Data in this exercise:
----

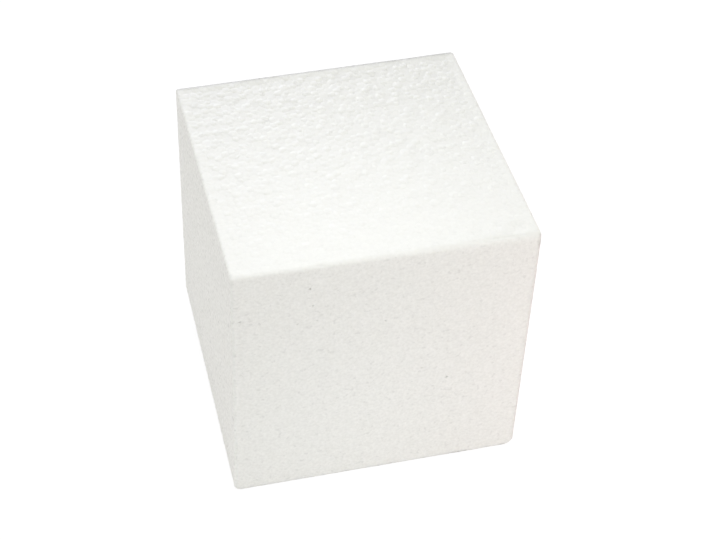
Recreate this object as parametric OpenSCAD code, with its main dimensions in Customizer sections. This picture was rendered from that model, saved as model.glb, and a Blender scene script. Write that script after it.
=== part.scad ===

----

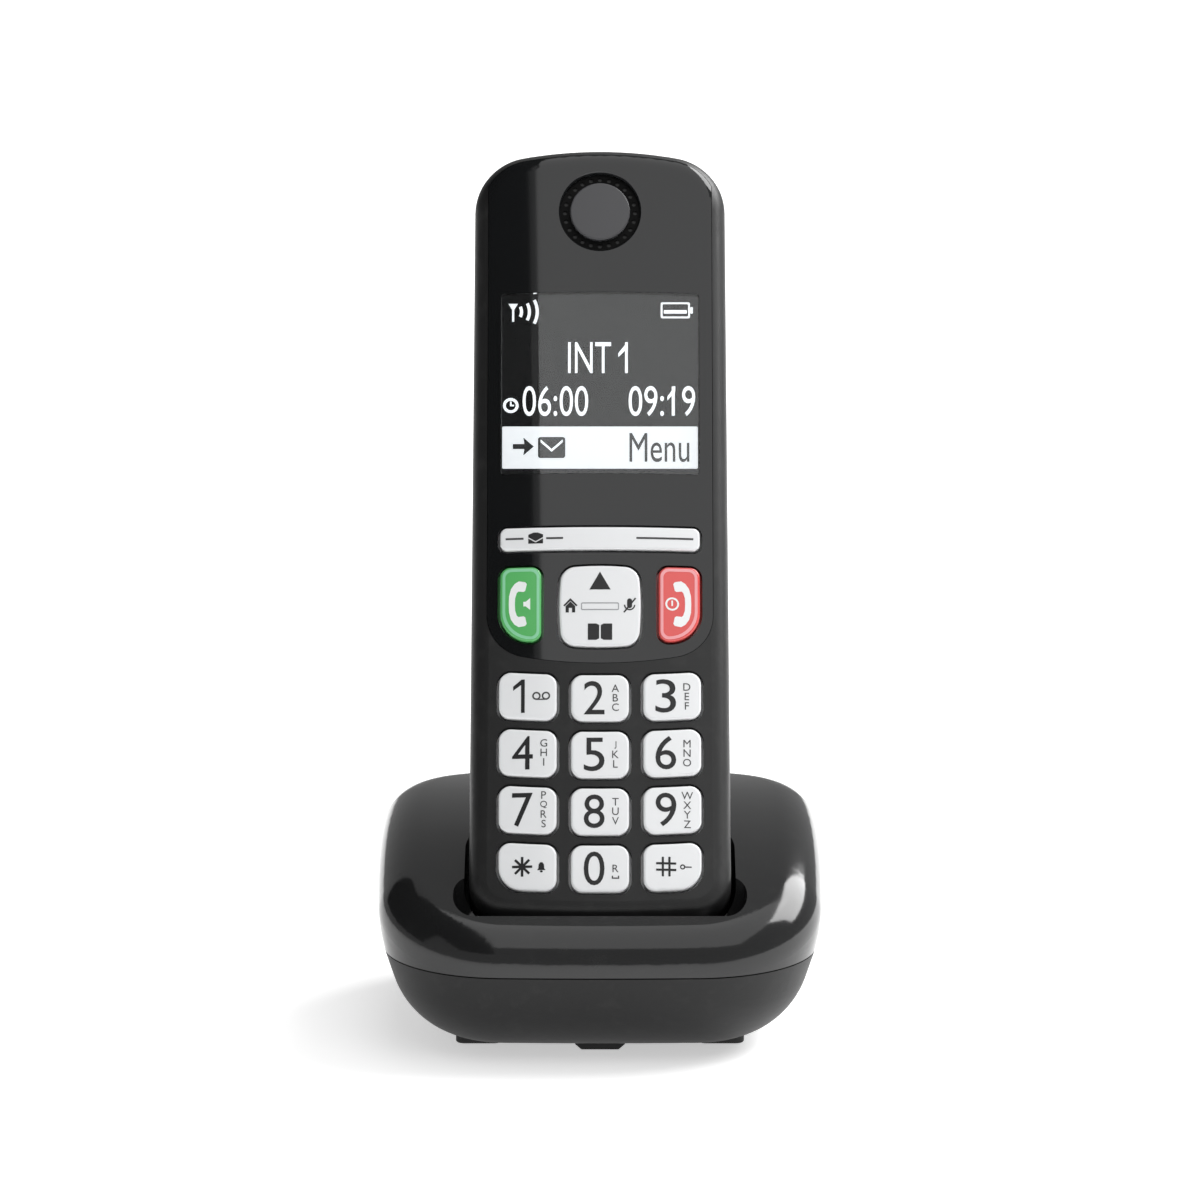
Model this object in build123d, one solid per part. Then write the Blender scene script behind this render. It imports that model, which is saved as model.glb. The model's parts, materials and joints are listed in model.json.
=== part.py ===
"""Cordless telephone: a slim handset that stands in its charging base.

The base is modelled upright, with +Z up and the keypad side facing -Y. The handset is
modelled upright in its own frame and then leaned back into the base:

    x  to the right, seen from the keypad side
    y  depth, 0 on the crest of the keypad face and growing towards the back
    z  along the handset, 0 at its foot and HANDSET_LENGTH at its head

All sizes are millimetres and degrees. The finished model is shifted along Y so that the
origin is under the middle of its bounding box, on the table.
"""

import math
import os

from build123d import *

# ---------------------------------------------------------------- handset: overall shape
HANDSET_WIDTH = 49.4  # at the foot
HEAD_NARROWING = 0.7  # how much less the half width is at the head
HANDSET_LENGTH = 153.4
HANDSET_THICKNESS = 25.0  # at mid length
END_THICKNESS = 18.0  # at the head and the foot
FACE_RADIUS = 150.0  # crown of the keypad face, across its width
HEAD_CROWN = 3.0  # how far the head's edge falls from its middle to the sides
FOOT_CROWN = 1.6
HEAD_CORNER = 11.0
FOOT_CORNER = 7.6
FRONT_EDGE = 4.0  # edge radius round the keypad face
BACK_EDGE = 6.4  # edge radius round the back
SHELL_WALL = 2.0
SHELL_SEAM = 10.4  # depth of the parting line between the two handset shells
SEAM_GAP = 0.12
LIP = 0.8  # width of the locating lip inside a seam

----

What is being asked: Pull every line containing "with" out of the data above.

Complete answer:
Recreate this object as parametric OpenSCAD code, with its main dimensions in Customizer sections. This picture was rendered from that model, saved as model.glb, and a Blender scene script. Write that script after it.
The base is modelled upright, with +Z up and the keypad side facing -Y. The handset is